SOURCE: MLive, “MEAP changes shouldn’t affect lesson plans, Michigan education department tells teachers,” July 11, 2014
FURTHER READING: Michigan Education Digest, “Fight to keep MEAP continues, could lead to new test,” May 27, 2014
U of M pays $14K for Spurning Speaker
ANN ARBOR, Mich. – The University of Michigan is paying a student group, Young Americans for Liberty, a $14,000 settlement payment, according to MLive.
YAL sued U of M after the university refused its request for $1,000 in student fees money to pay an affirmative action speaker, MLive reports.
YAL had hoped to bring in Jennifer Gratz, who had successfully sued the university to stop its policy of ranking student applicants based on race, according to MLive.
David Hacker, attorney for YAL, told MLive after the settlement that “We commend the University of Michigan for recognizing that student organizations like Yong Americans for Liberty should not be singled out and denied funding based purely upon the viewpoint expressed at one of its events.”
SOURCE: MLive, “University of Michigan reaches settlement with student group following discrimination lawsuit,” July 11, 2014
FURTHER READING: Michigan Capitol Confidential, “Michigan’s Voter Approved Ban On Racial Preferences Goes Before U.S. Supreme Court," Oct. 14, 2014
Privatization Could Help Flint Save Hundreds of Thousands
FLINT, Mich. – Flint could save more than $300,000 by privatizing some support staff functions, MLive reports.
If the Flint district contracts with Professional Educational Services Group, it could save close to $200,000 in pension and benefit costs alone, according to MLive.
Flint is in an overspending crisis and working to cut costs to correct that problem, MLive reports.
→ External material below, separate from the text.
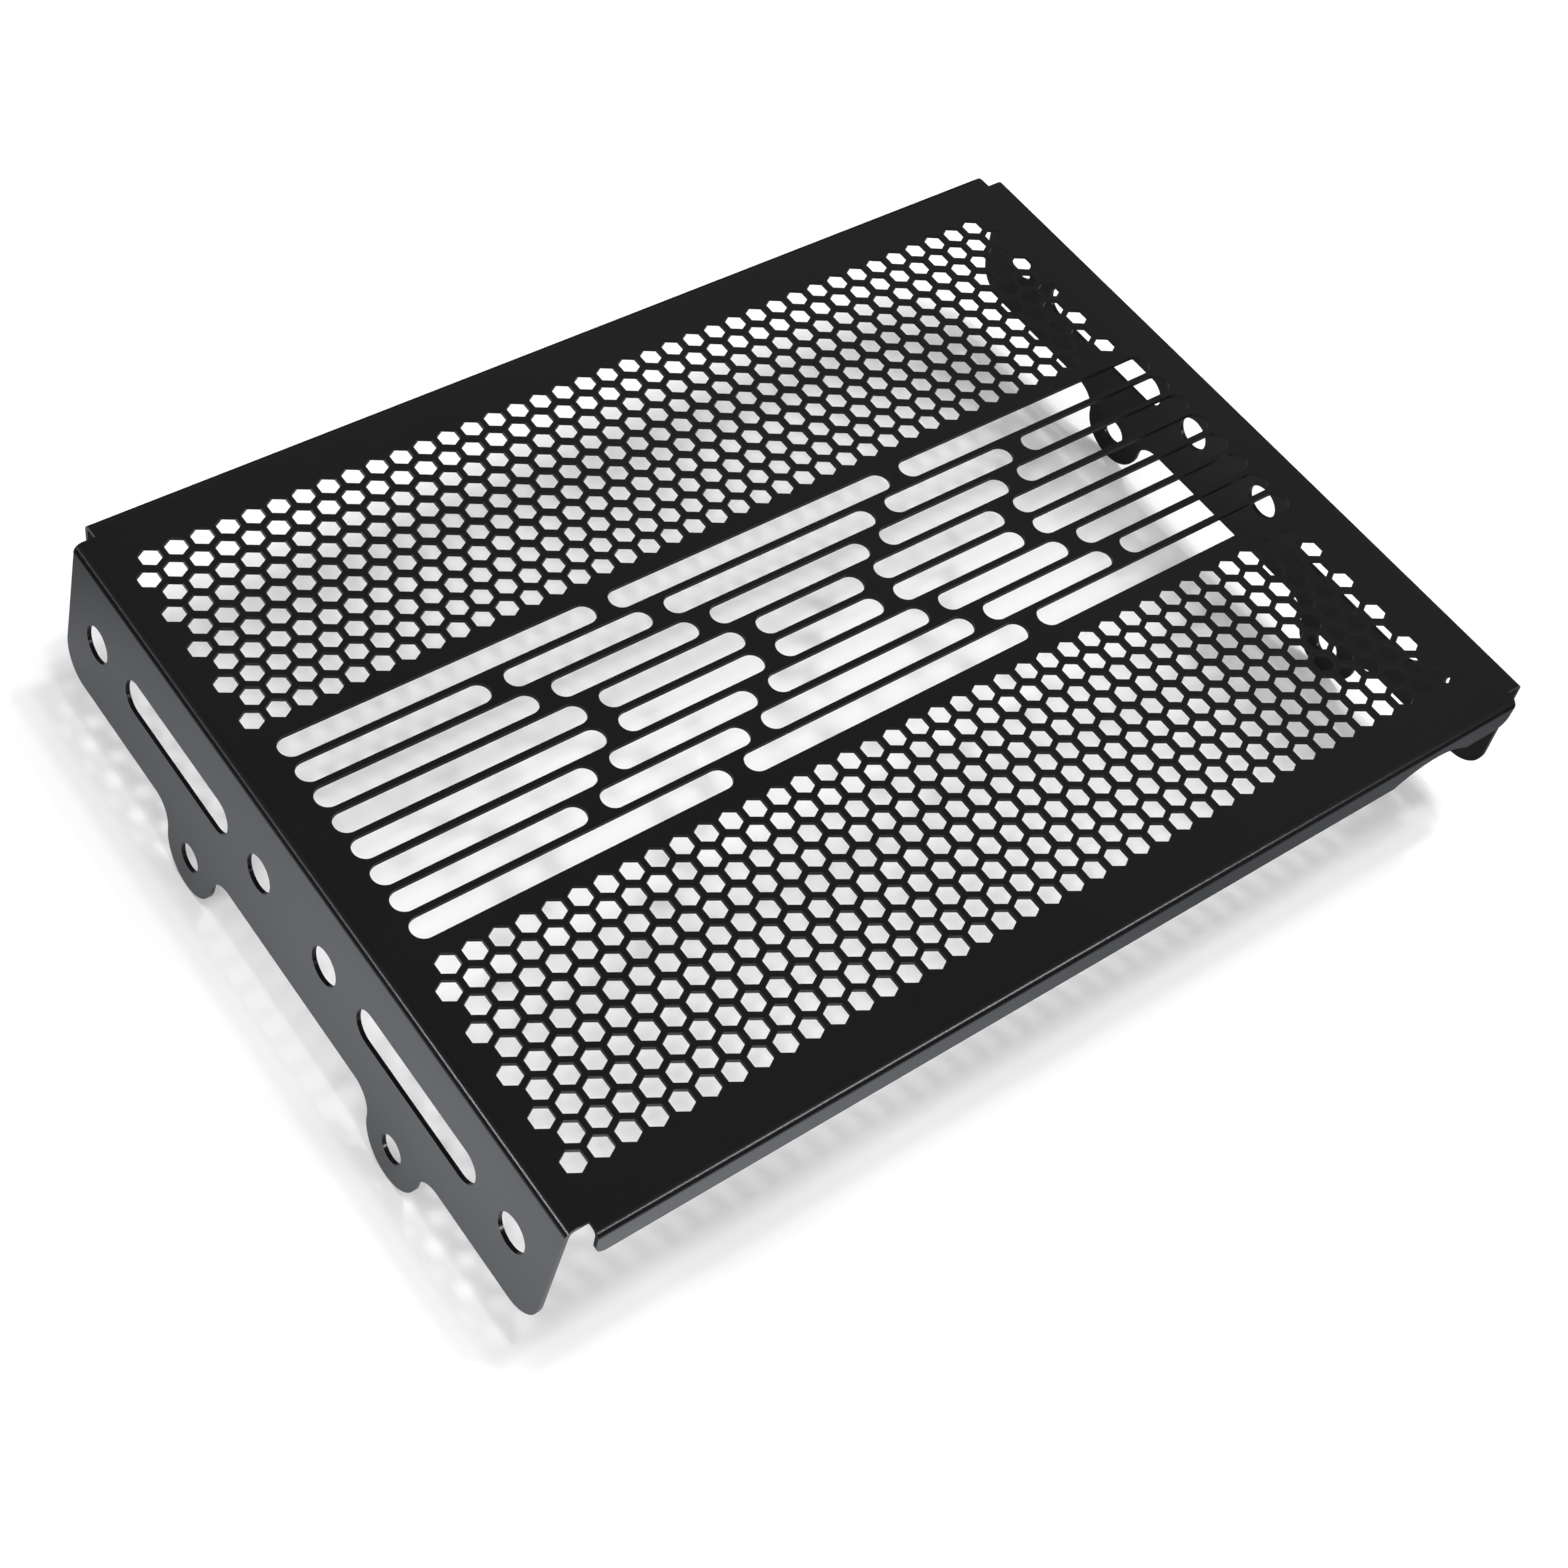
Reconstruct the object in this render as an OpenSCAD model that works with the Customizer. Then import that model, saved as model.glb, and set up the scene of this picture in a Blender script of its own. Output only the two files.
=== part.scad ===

The district is spending millions more than it receives in revenue, according to MLive.
SOURCE: MLive, “Flint School District considers outsourcing contract for substitutes, others at special meeting ," July 9, 2014
FURTHER READING: Michigan Education Digest, “Flint lays off 250 employees to address overspending,” June 10, 2014
Goodwill Receives $1.5M to Help Students Find Work
BATTLE CREEK, Mich. – Goodwill Industries has received $1.5 million to help students find work, according to the Battle Creek Enquirer.
The Enquirer reports that Goodwill helps at-risk students find part-time work during the summer, with the goal being to help them transition to full-time work.
Goodwill first conducts in-class training with students, and then helps students find summer work, according to the Enquirer. Goodwill focuses on students who might not have educational support from their parents, or who might be struggling in school, the Enquirer reports.
“We know that when it comes to providing opportunities in the Battle Creek area to keep young people here, give people opportunities to have long-term careers, we have a lot of opportunities here,” Sarah Frink, a manager of communications at one of the companies at which Goodwill places students, told the Enquirer.